AGL Magazine: What do you look for in an acquisition target?
Mas: We can buy the equipment. We have the relationships with the customers. What we are looking for is the people. Ultimately, they are the most important asset you acquire. There are things that you can do to improve them, but you need the people to be part of the process. If we are buying a company, they did something right. Instead of undoing that, we look for ways to improve it through funding or better processes. Even with all the acquisitions, more than half of our growth in the last 10 years has been organic. The growth usually occurs a year or two after we purchase them.
AGL Magazine: The fifth generation of wireless encompasses a wide range of disciplines. Does your diversification position you well to capitalize on 5G?

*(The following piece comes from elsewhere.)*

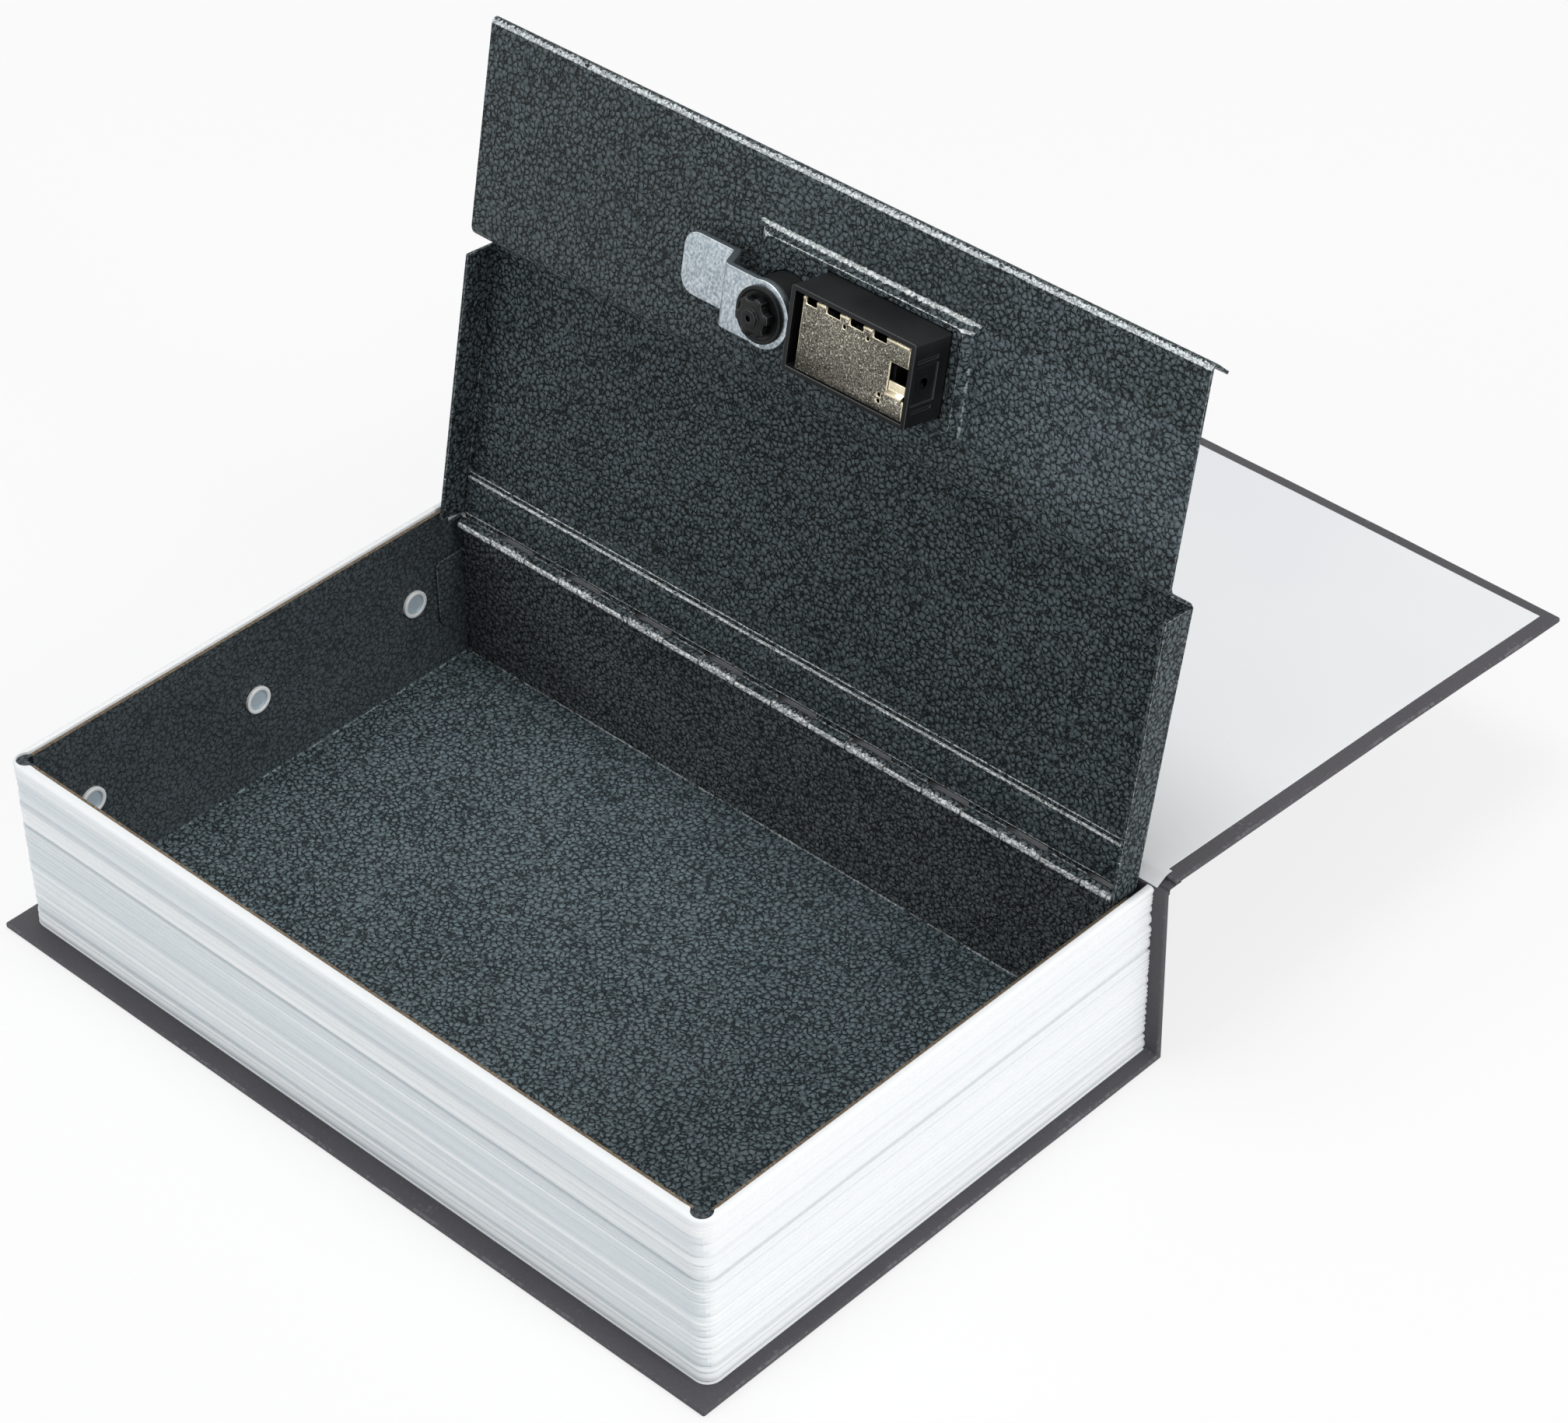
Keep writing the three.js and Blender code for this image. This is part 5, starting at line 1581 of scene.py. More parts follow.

Mas: I think 5G was made for us, as crazy as that sounds. We are the only company of our size that has significant experience in building and leasing macro towers and installing antennas, as well as undertaking power distribution work. We are certified to work with the utilities in the hot power zones on poles around the country. How many other companies can blend those two skills together to provide a turnkey approach? We are one of the largest DirecTV installers in the world, which positions us to deploy smart home technology. 5G requires vastly more touch points, which will depend on a dense network of fiber optics for backhaul. Our company’s story began with building underground infrastructure. It is the first time that the wireless and the wireline sides of the business are so integrated.
AGL Magazine: Along with David Beckham, Marcelo Claure and Masayoshi Son, you are bringing Major League Soccer to Miami. Why did you get involved?
Mas: We love our city. It was a welcoming place to so many people who came here from other countries and started businesses. It is important to give back to our community. We are in a blessed position and we know it. It is not just about the success of MasTec but about what we can give back to our great country and how we can help others reach their dreams and excel.